The relaxed title track hints both at Steve Reich's Electric Counterpoint and the way that minimalist classic was appropriated by the Orb. You could compare some of Metcalfe's work to those oddball library albums that DJs plunder from time to time, but Scorching Bay is not kitsch. And it isn't tied down by any "school" or subculture or trend, which seems entirely logical.'

Classical Music Web - "... mesmerising rhythmic sounds ... a sense of developing drama, skilfully contrived with exciting contrast between percussion and strings ... chamber forces are imaginatively used by the composer and the music is played with great conviction."

John Sunier, Audiophile Audition: "A remarkable achievement in new music that neatly dances over all the categories of jazz, classical, minimalist, whathaveyou. there are no notes about composer / performer Metcalfe. since scorching bay is identified as being in New Zealand, one gathers that is his home base.

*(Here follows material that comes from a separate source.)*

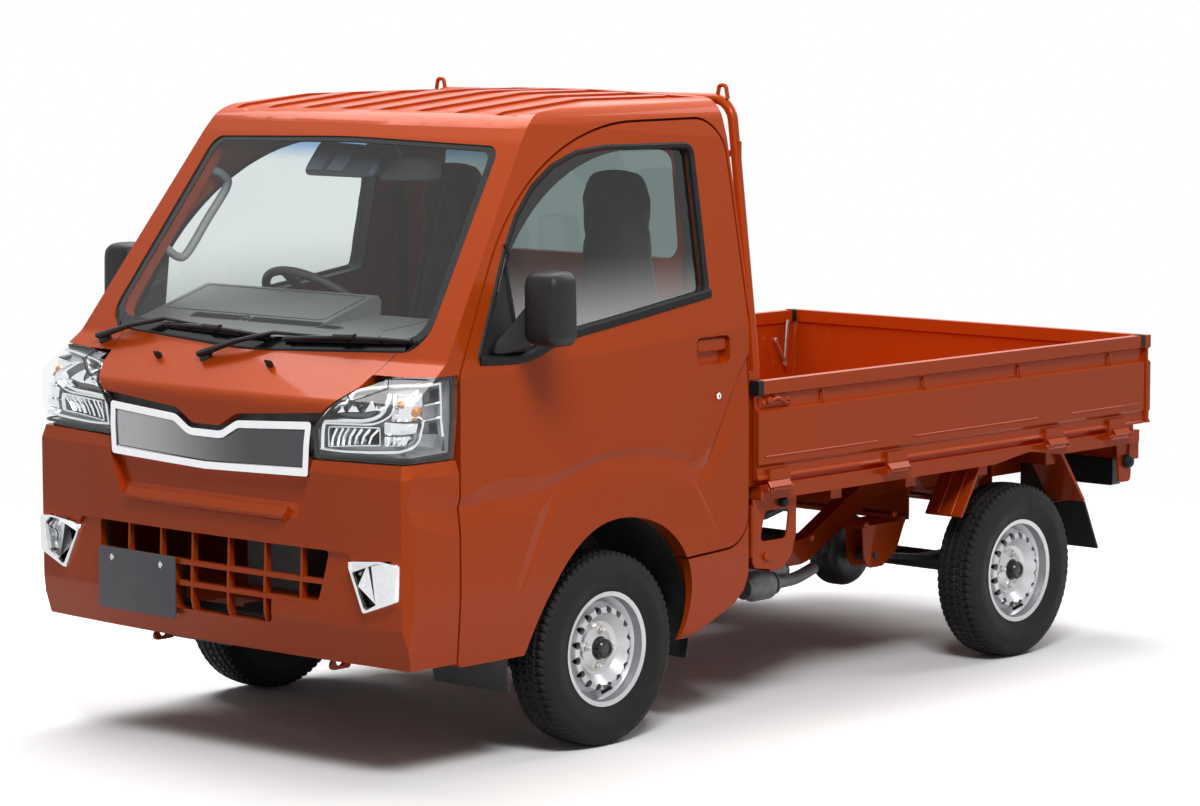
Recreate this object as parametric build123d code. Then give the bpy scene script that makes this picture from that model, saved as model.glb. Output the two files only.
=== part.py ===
"""A cab-over kei truck: a two-seat cab with hinged doors and a flatbed with three drop sides.

Frame: millimetres, +Z up, the floor at Z = 0, the nose towards -Y, the vehicle's left towards +X.
The origin is the bottom centre of the vehicle's box.
"""

from build123d import *
import math
import os

os.makedirs("parts", exist_ok=True)

# ---- driving dimensions, in millimetres ---------------------------------------------------------
# Overall
body_width = 1475
roof_height = 1778
hook_height = 1800
wheelbase = 1900
front_overhang = 825
rear_overhang = 670
cab_length = 1407

# Wheels
track = 1304
tyre_diameter = 540
tyre_width = 145
bead_diameter = 304
flange_diameter = 336
rim_width = 116
vent_count = 16
vent_diameter = 21
vent_circle = 215
hub_bore = 56
kingpin_offset = 32

# Cab skins and gaps
door_thickness = 45
seam = 7
base_height = 256
sill_height = 298
bow_radius = 9000
nose_corner_radius = 105
side_lean = 101
crease_front_z = 1046
crease_rear_z = 1122
floor_sheet = 25
seat_base_height = 715
tub_radius = 376
tub_centre_height = 285
tub_inner_x = 404
tub_sheet = 12

# Glass
glass_thickness = 5
glass_depth = 5
glass_land = 18

# Bed
bed_floor_height = 675
bed_floor_sheet = 18
gate_height = 285
gate_thickness = 30
gate_clearance = 6
hinge_height = 650
hinge_pin_diameter = 12
headboard_thickness = 26
headboard_height = 985

# Frame and running gear
rail_x = 355
rail_width = 50
rail_depth = 75
rail_height = 330
rail_kick = 175
cross_tube_diameter = 46
axle_tube_diameter = 62
spring_leaf_width = 50
spring_x = 486

# ---- datum places worked out from them ----------------------------------------------------------
overall_length = front_overhang + wheelbase + rear_overhang
nose_y = -overall_length / 2
tail_y = overall_length / 2
front_axle_y = nose_y + front_overhang
rear_axle_y = front_axle_y + wheelbase
cab_rear_y = nose_y + cab_length
half_width = body_width / 2
wheel_x = track / 2
wheel_z = tyre_diameter / 2
arch_y = front_axle_y - 15
door_front_y = nose_y + 231
door_rear_y = cab_rear_y - 15
bed_front_y = cab_rear_y + 28
tail_outer = tail_y - 7
gate_rear_y = tail_outer - gate_thickness - gate_clearance
gate_top = bed_floor_height + gate_height
footwell_height = rail_height + rail_depth + floor_sheet


# ---- helpers ------------------------------------------------------------------------------------
def outline(points, radii=0):
    """A closed face with each corner rounded to its radius."""
    return make_face(FilletPolyline(*points, radius=radii, close=True))


def along_x(face, low, high):
    """A face drawn in (y, z) made solid between two x values."""
    return extrude(Plane.YZ.offset(low) * face, high - low)


def along_y(face, low, high):
    """A face drawn in (x, z) made solid between two y values."""
    return extrude(Plane.XZ.offset(-high) * face, high - low)


def along_z(face, low, high):
    """A face drawn in (x, y) made solid between two z values."""
    return extrude(Plane.XY.offset(low) * face, high - low)


def box(x0, x1, y0, y1, z0, z1):
    """A block between corners."""
    return Pos((x0 + x1) / 2, (y0 + y1) / 2, (z0 + z1) / 2) * Box(x1 - x0, y1 - y0, z1 - z0)


def rod(start, end, radius):
    """A round bar from one point to another."""
    direction = Vector(*end) - Vector(*start)
    return extrude(Plane(start, z_dir=direction) * Circle(radius), direction.length)


def mirrored(shape):
    """The same shape on the vehicle's other side."""
    return mirror(shape, about=Plane.YZ)


def both_sides(shape):
    """The shape and its mirror image as one group."""
    return Part() + [shape, mirrored(shape)]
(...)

The notes only indicate that he regards the dozen tracks as basically one composition, and he limited the amount of thematic material used in each track. The opening track has many new themes, and in the following tracks these themes are modified in various ways but must preserve the exact pitches and rhythms of the original with variation. By the final track there is only material left which has been used several times over.

I was unable to identify exact themes but there is a similar quality of tonal, perhaps modal melodies here, often spun out over a highly motoric rhythmic base. Metcalfe has obviously been layering in many tracks of his various instruments; in the track first major upset... for instance, there is a rich string orchestra backing which with the guitar or piano solo over it reminded me of my favorite modern jazz album - Stan Getz' focus.

The guitar is sometimes electrified but with a subtlety that works out well with the other stringed instruments in the ensemble. curve of the sand has a lovely cello voice over new age-sounding highly reverbed piano ostinato. While there is considerable repetition - as with much modern music - Metcalfe seems to be able to maintain interest with slightly unexpected turns that offer relief from a philip glassy stuck-groove sort of sound.

The self-imposed limitations seem to call forth superb creativity from Metcalfe - as similar various constrictions have sparked composers to greater achievement for hundreds of years. The overall mood struck me as a sort of sunnier, warmer version of what has come to be known as the ECM sound.

I couldn't recommend this album more, and if you want more after hearing it, you need look no further than the free bonus disc included. It features the same cellist and drummer, no bassist but two other violinists - and Metcalfe does not play piano on this one, which appears to be an earlier version of what he is doing on Scorching Bay.

In fact, speaking of restrictions calling forth new creativity, one of the tracks is titled Schoenberg (he would have said that is one of the advantages of working with an unchanging tone row in serial composition, for example) but don't misunderstand - this is not Swiss cheese music, but lovely, flowing, tonal chamber music. One of the bonus tracks involves some repeated vocal declamations, another has a wordless vocalise, and this outing was a bit more minimalist.